U.S. bankers are adopting a cautious stance on cryptocurrencies, even with the prospect of friendlier regulations under a future Donald Trump presidency. This sentiment was evident at the Reuters NEXT conference held in New York this week.

Although Trump has courted the crypto community with promises to be a “crypto president” and to relax the current administration’s strict stance, leading financial institutions are hesitant to aggressively enter the volatile digital asset market.
“The regulatory framework has to evolve…and everyone’s speculating as to how that regulatory framework will evolve, but it’s still unclear,” said Goldman Sachs CEO David Solomon.
Solomon indicated that while Goldman Sachs would “evaluate” involvement in prominent cryptocurrencies like Bitcoin and Ethereum if regulations change, current constraints limit their actions in these markets, particularly given the speculative nature of cryptocurrencies.
Robin Vince, CEO of BNY, noted that his firm has started offering cryptocurrency custody services for exchange-traded products while also investing in an array of digital asset services. However, he emphasized the need for appropriate safeguards and rigorous testing through market cycles before pursuing such ventures.
“We’ve seen a couple of cycles already in crypto.

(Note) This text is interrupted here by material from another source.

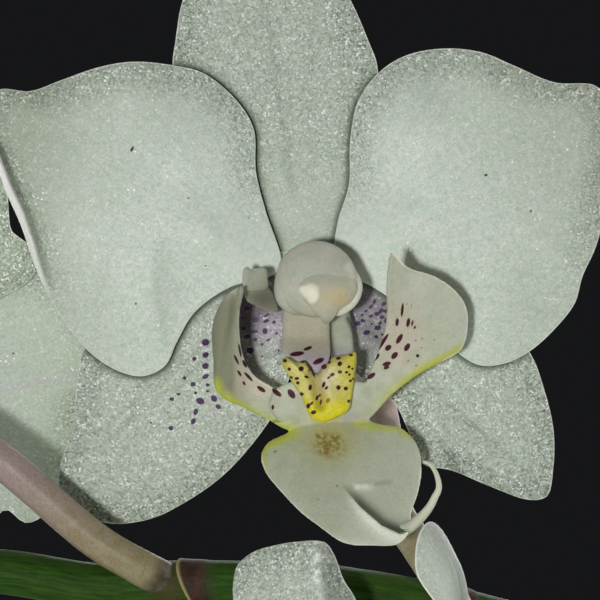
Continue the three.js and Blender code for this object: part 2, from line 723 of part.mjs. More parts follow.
// Column: a rounded cap on a neck, with the foot that carries the lip.
function columnGeometry(detail) {
  const rings = COLUMN_RINGS.map(([height, x, y, halfWidth, halfHeight]) =>
    Array.from({ length: COLUMN_SIDES }, (_, side) => {
      const angle = (2 * Math.PI * side) / COLUMN_SIDES;
      return new THREE.Vector3(x + halfWidth * Math.cos(angle), y + halfHeight * Math.sin(angle), height);
    }),
  );
  const [faceHeight, faceX, faceY] = COLUMN_FACE;
  const body = skin(new THREE.Vector3(0, 0, COLUMN_BASE), rings, new THREE.Vector3(faceX, faceY, faceHeight));
  const plate = { thickness: FOOT_SHAPE.thickness, sides: detail.smallSides, rings: [1] };
  const foot = blade(COLUMN_FOOT, footHeight, plate);
  return geometryOf(solid(body).add(solid(foot)));
}

// Lip: two side lobes and a middle lobe with its thread, grown together on a thick hub.
function lipGeometry(detail) {
  const plate = (outline, heightAt, thickness, rings) =>
    solid(blade(outline, heightAt, { thickness, sides: detail.smallSides, rings }));
  const thread = stem(LIP_THREAD_ROUTE, () => round(LIP_THREAD.radius), LIP_THREAD.sides, LIP_THREAD.steps);
  const whole = plate(LIP_HUB, () => HUB_HEIGHT, HUB_THICKNESS, [1])
    .add(plate(LIP_LOBE_LEFT, leftLobeHeight, LIP_THICKNESS, LOBE_RINGS))
    .add(plate(LIP_LOBE_RIGHT, rightLobeHeight, LIP_THICKNESS, LOBE_RINGS))
    .add(plate(LIP_MIDLOBE, midlobeHeight, LIP_THICKNESS, detail.rings))
    .add(solid(thread));
  return geometryOf(whole);
}

// Callus: the swollen yellow ridge that sits on the hub.
function callusGeometry(detail) {
  const bottom = HUB_HEIGHT + HUB_THICKNESS / 2 + CLEARANCE;
  const heightAt = () => bottom + CALLUS_HEIGHT / 2;
  return blade(CALLUS, heightAt, { thickness: CALLUS_HEIGHT, sides: detail.smallSides, rings: [1] });
}

function bloomMeshes(number, detail) {
  const petal = { thickness: TEPAL_THICKNESS, sides: detail.petalSides, rings: detail.rings };
  const sepal = { thickness: TEPAL_THICKNESS, sides: detail.sepalSides, rings: detail.rings };
  const tepals = Object.entries(OUTLINES).map(([name, outline]) => {
    const isPetal = name.startsWith('petal');
    const geometry = blade(outline, isPetal ? petalHeight : sepalHeight, isPetal ? petal : sepal);
    return named(`bloom_${number}_${name}`, geometry, tepalWhite);
  });
  return [
    ...tepals,
    named(`bloom_${number}_column`, columnGeometry(detail), columnWhite),
    named(`bloom_${number}_lip`, lipGeometry(detail), lipWhite),
    named(`bloom_${number}_callus`, callusGeometry(detail), callusYellow),
  ];
}

function bloomGroup({ centre, heading, tilt, roll, size }, number) {
  const turned = new THREE.Group();
  turned.position.set(...centre);
  turned.rotation.z = radians(heading);
  const raised = new THREE.Group();
  raised.rotation.x = radians(90 - tilt);
  const rolled = new THREE.Group();
  rolled.rotation.z = radians(roll);
  rolled.scale.setScalar(size);
  rolled.add(...bloomMeshes(number, number === 1 ? MAIN_DETAIL : BLOOM_DETAIL));
  turned.add(raised);
  raised.add(rolled);
  turned.updateMatrixWorld(true);
  return { group: turned, place: rolled.matrixWorld };
}

// Pedicel: from the spike's side to the back of the column, meeting it square.
function pedicelMesh({ pedicel }, place, number) {
  const end = new THREE.Vector3(0, 0, COLUMN_BASE - CLEARANCE).applyMatrix4(place);
  const before = new THREE.Vector3(0, 0, COLUMN_BASE - CLEARANCE - PEDICEL.straight).applyMatrix4(place);
  const route = [...pedicel, before.toArray(), end.toArray()];
  const radiusAt = (share) => {
    const widening = smoothstep(share, 0, PEDICEL.neckShare);
    return round(THREE.MathUtils.lerp(PEDICEL.neckRadius, PEDICEL.radius, widening));
  };
  const body = solid(stem(route, radiusAt, PEDICEL.sides, PEDICEL.steps)).subtract(spikeCutter);
  return named(`pedicel_${number}`, geometryOf(body), pedicelBlush);
}

// Bud: an egg with three shallow seams, on a thin stalk.
function budMesh({ foot, start, tip, width }, number) {
  const [root, from, to] = [foot, start, tip].map(vector);
  const sagged = root.clone().lerp(from, 0.5).add(new THREE.Vector3(0, 0, -BUD.stalkSag));
  const inside = from.clone().lerp(to, BUD.stalkReach);
  const route = [foot, sagged.toArray(), start, inside.toArray()];
  const stalk = stem(route, () => round(BUD.stalkRadius), BUD.stalkSides, BUD.stalkSteps);
  const up = new THREE.Vector3(0, 0, 1);
  const turn = new THREE.Quaternion().setFromUnitVectors(up, to.clone().sub(from).normalize());
  const length = from.distanceTo(to);
  const rings = Array.from({ length: BUD.rings }, (_, place) => {
    const share = (place + 0.5) / BUD.rings;
    const radius = (width / 2) * Math.sin(Math.PI * share ** BUD.girthPower) ** BUD.endPower;
    return Array.from({ length: BUD.sides }, (__, side) => {
      const angle = (2 * Math.PI * side) / BUD.sides;
      const seam = 1 - BUD.seamDepth * (1 + Math.cos(BUD.seams * angle));
      const [x, y] = [radius * seam * Math.cos(angle), radius * seam * Math.sin(angle)];
      return new THREE.Vector3(x, y, share * length).applyQuaternion(turn).add(from);
    });
  });
  const body = solid(skin(from, rings, to)).add(solid(stalk)).subtract(spikeCutter);
  return named(`bud_${number}`, geometryOf(body), budGreen);
}

const orchid = new THREE.Group();
orchid.add(pot(), medium(), named('stem', stemBody(0), leafGreen), ...roots(), ...leaves(), flowerSpike());
BLOOMS.forEach((bloom, place) => {
  const { group, place: matrix } = bloomGroup(bloom, place + 1);
  orchid.add(group, pedicelMesh(bloom, matrix, place + 1));
});
orchid.add(...BUDS.map((bud, place) => budMesh(bud, place + 1)));

export default orchid;
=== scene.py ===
# %% [markdown]
# # A potted miniature moth orchid
# The plant grows in a small glazed pot of bark. Its spike arches over and carries four open blooms
# and three buds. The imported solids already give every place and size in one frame, so the lesson
# starts by loading them.

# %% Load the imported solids
import bpy
import numpy as np
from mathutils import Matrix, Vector


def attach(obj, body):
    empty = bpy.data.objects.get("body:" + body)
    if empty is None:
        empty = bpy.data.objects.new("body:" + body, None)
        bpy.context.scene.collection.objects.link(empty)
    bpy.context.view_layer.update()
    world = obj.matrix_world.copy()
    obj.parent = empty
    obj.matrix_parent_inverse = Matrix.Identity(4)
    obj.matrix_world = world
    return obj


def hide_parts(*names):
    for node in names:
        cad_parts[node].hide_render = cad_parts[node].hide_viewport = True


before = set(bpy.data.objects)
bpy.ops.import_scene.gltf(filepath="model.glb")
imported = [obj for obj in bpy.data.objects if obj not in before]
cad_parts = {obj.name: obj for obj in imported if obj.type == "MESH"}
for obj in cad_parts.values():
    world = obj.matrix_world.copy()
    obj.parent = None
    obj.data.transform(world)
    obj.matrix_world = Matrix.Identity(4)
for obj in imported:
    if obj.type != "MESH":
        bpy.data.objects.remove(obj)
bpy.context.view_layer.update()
print("solids loaded:", len(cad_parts))

# %% [markdown]
# ## From numbers to meshes
# Petals, stems and leaves could be pushed about by hand. Worked out as surfaces, they stay smooth
# at any density and their markings can be placed to a tenth of a millimetre. A shape here is a set
# of points in millimetres with its faces, and with marks, which are numbers kept at every point.

# %% Shapes and their marks
MM = 0.001


def faces_out(shape):
    """Turns the faces outward: the volume summed over all faces is positive then."""
    corners = shape["points"]
    quads = shape["quads"]
    halves = np.vstack([shape["triangles"], quads[:, [0, 1, 2]], quads[:, [0, 2, 3]]])
    first, second, third = corners[halves[:, 0]], corners[halves[:, 1]], corners[halves[:, 2]]
    if (first * np.cross(second, third)).sum() < 0:
        shape["quads"] = quads[:, ::-1]
        shape["triangles"] = shape["triangles"][:, ::-1]
    return shape


def skin(grid, **marks):
    """A closed surface over a grid whose first and last rows are each one point, the poles."""
    rows, around = grid.shape[:2]
    once = lambda field: np.concatenate([field[0, :1], field[1:-1].reshape(-1), field[-1, :1]])
    points = np.vstack([grid[0, :1], grid[1:-1].reshape(-1, 3), grid[-1, :1]])
    side = np.arange(around)
    turn = (side + 1) % around
    ring = 1 + around * np.arange(rows - 2)[:, None]
    quads = np.stack([ring[:-1] + side, ring[:-1] + turn, ring[1:] + turn, ring[1:] + side], -1)
    last_ring = 1 + around * (rows - 3)
    start = np.stack([np.zeros_like(side), 1 + turn, 1 + side], -1)
    end = np.stack([np.full_like(side, len(points) - 1), last_ring + side, last_ring + turn], -1)
    return faces_out({
        "points": points,
        "quads": quads.reshape(-1, 4),
        "triangles": np.vstack([start, end]),
        "marks": {name: once(field) for name, field in marks.items()},
    })


def join(shapes):
    """One shape out of several; a mark that one of them lacks is 0 there."""
    names = sorted({name for shape in shapes for name in shape["marks"]})
    shifts = np.cumsum([0] + [len(shape["points"]) for shape in shapes])
    blank = lambda shape: np.zeros(len(shape["points"]))
    return {
        "points": np.vstack([shape["points"] for shape in shapes]),
        "quads": np.vstack([s["quads"] + shift for s, shift in zip(shapes, shifts)]),
        "triangles": np.vstack([s["triangles"] + shift for s, shift in zip(shapes, shifts)]),
        "marks": {n: np.concatenate([s["marks"].get(n, blank(s)) for s in shapes]) for n in names},
    }


def mesh_of(name, shape, unit=MM, smooth=True):
    """A mesh with the shape's points times the unit, its faces, and each mark as an attribute."""
    mesh = bpy.data.meshes.new(name)
    corners = np.concatenate([shape["quads"].ravel(), shape["triangles"].ravel()]).astype(np.int32)
    sizes = np.repeat([4, 3], [len(shape["quads"]), len(shape["triangles"])])
    mesh.vertices.add(len(shape["points"]))
    mesh.vertices.foreach_set("co", (shape["points"] * unit).astype(np.float32).ravel())
    mesh.loops.add(len(corners))
    mesh.loops.foreach_set("vertex_index", corners)
    mesh.polygons.add(len(sizes))
    mesh.polygons.foreach_set("loop_start", (np.cumsum(sizes) - sizes).astype(np.int32))
    mesh.polygons.foreach_set("use_smooth", np.full(len(sizes), smooth))
    mesh.update(calc_edges=True)
    for mark, values in shape["marks"].items():
        attribute = mesh.attributes.new(mark, "FLOAT", "POINT")
        attribute.data.foreach_set("value", values.astype(np.float32))
    return mesh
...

We’ll have to see how some of these assets evolve,” Vince stated.
Under the Biden administration, regulations have made it challenging for major banks to hold crypto tokens. Furthermore, accounting guidelines have significantly increased the costs associated with banks providing crypto custody services.

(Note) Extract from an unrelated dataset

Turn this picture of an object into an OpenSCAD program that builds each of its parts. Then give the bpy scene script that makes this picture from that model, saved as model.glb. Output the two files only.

The crypto industry anticipates a shift in policy under a potential Trump administration. They are lobbying for policies intended to promote the widespread adoption of digital assets, including the revocation of SEC accounting guidance and a reduction in regulatory scrutiny of the sector.
Trump has taken steps towards this policy overhaul. He announced his intention to appoint former PayPal executive and crypto advocate David Sacks as the White House “Crypto Czar” and to nominate pro-crypto attorney Paul Atkins as SEC chair. The SEC chair nomination led to Bitcoin’s price surpassing $100,000 for the first time.
However, uncertainty lingers as Trump has yet to announce his banking regulators. Additionally, Michael Barr, the Federal Reserve’s top Wall Street regulator known for his skepticism towards crypto, is expected to serve out his term until 2026. This uncertainty raises questions regarding the speed at which regulatory changes will occur, especially in light of the turmoil in the crypto sector.
Kristin Johnson, a Democratic commissioner at the Commodity Futures Trading Commission, expressed concern that policymakers might overlook the lessons from prior crypto crises, including the collapse of FTX.
“One of my biggest fears for any administration is that they forget the lessons that we were meant to have learned from many previous crises,” Johnson said.
Even with regulatory easing, bankers maintain that client demand will be a key driver of any expansion into the crypto market. Matt Gellene, head of Consumer Investments and Employee Banking & Investments at Bank of America, indicated that while they provide some crypto exposure to clients through exchange-traded funds, interest has not been overwhelmingly large.
Akita Somani, Senior Vice President and Director of Inclusive Growth Strategy at US Bank, noted that while younger, affluent professionals might seek investment options that include digital assets, there has not been “significant demand” observed at US Bank as well. The consensus among the financial institutions is clear: the path forward for crypto integration depends on both regulatory changes, and most importantly, on the actual interest of their clients.